If you're still intent on using sequential feature selection with a decision tree on this dataset, then you should be able to modify the example in the question you linked to, replacing the call to classify with one to classregtree.
This error comes from the use of the classify function in that question, which is performing LDA. This error occurs when the data is rank deficient (or in other words, some features are almost exactly correlated). In order to overcome this, you should project the data down to a lower dimensional subspace. Principal component analysis can do this for you. See here for more details on how to use pca function within statistics toolbox of Matlab.

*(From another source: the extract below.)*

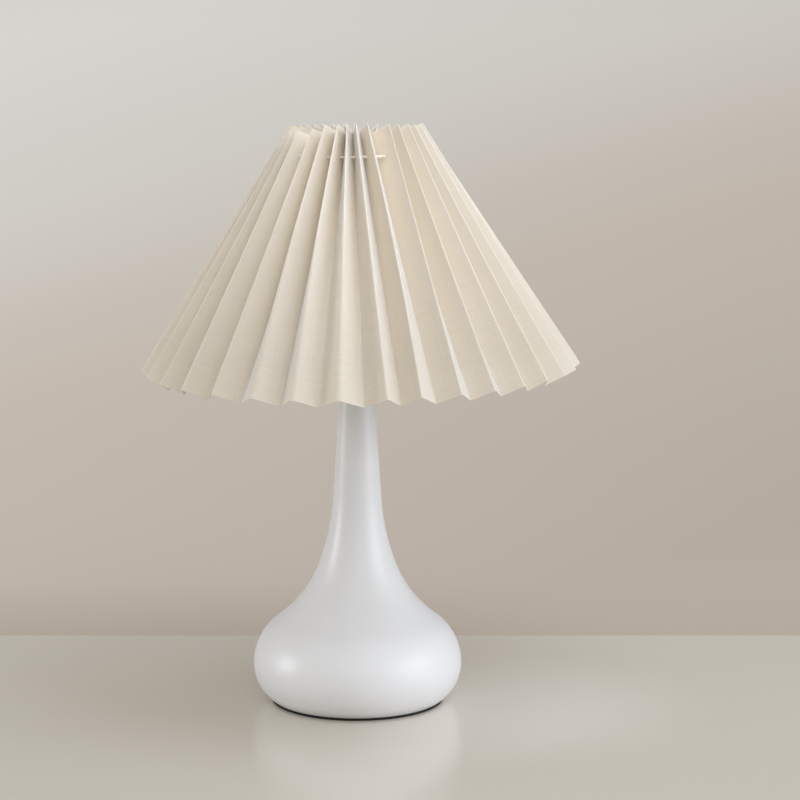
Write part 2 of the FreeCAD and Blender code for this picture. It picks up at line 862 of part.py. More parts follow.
top_ring_height = shade_top - gather_below_top
bottom_ring_height = shade_bottom + bottom_ring_rise


def frame_ring(height):
    return Part.makeTorus(frame_line(height), wire_radius, V(0, 0, height))


def top_ring():
    return frame_ring(top_ring_height)


def bottom_ring():
    return frame_ring(bottom_ring_height)


def wire(start, end, radius):
    """A straight round wire between two (radius, height) places in the XZ plane."""
    begin = V(start[0], 0, start[1])
    along = V(end[0], 0, end[1]) - begin
    return Part.makeCylinder(radius, along.Length, begin, along)


def frame_ribs():
    """Straight wires between the two rings, cut to butt against them."""
    rib = wire((frame_line(top_ring_height), top_ring_height),
               (frame_line(bottom_ring_height), bottom_ring_height), rib_radius)
    return Part.makeCompound(around(rib.cut([top_ring(), bottom_ring()]), rib_count))


def fitter_ring():
    return washer(fitter_bore_radius, fitter_radius, fitter_bottom, fitter_thickness)


def fitter_arms():
    """Wires from under the fitter ring to the bottom ring, cut to butt against both."""
    start = (shoulder_radius + arm_start_gap, fitter_bottom - arm_radius)
    arm = wire(start, (frame_line(bottom_ring_height), bottom_ring_height), arm_radius)
    rings = [bottom_ring(), fitter_ring(),
             washer(0, fitter_radius, fitter_bottom, fitter_thickness + arm_radius)]
    return Part.makeCompound(around(arm.cut(rings), arm_count, start=BACK))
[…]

[basis, scores, ~] = pca(X); % Find the basis functions and their weighting, X is row vectors
indices = find(scores > eps(2*max(scores))); % This is to find irrelevant components up to machine precision of the biggest component .. with a litte extra tolerance (2x)
new_basis = basis(:, indices); % This gets us the relevant components, which are stored in variable "basis" as column vectors
X_new = X*new_basis; % inner products between the new basis functions spanning some subspace of the original, and the original feature vectors
This should get you automatic projections down into a relevant subspace. Note that your features won't have the same meaning as before, because they will be weighted combinations of the old features.
Extra note: If you don't want to change your feature representation, then instead of classify, you need to use something which works with rank deficient data. You could roll your own version of penalised discriminant analysis (which is quite simple), use support vector machines, or other classification functions which don't break with correlated features as LDA does (by virtue of requiring matrix inversion of the covariance estimate).
EDIT: P.S I haven't tested this, because I have rolled my own version of PCA in Matlab.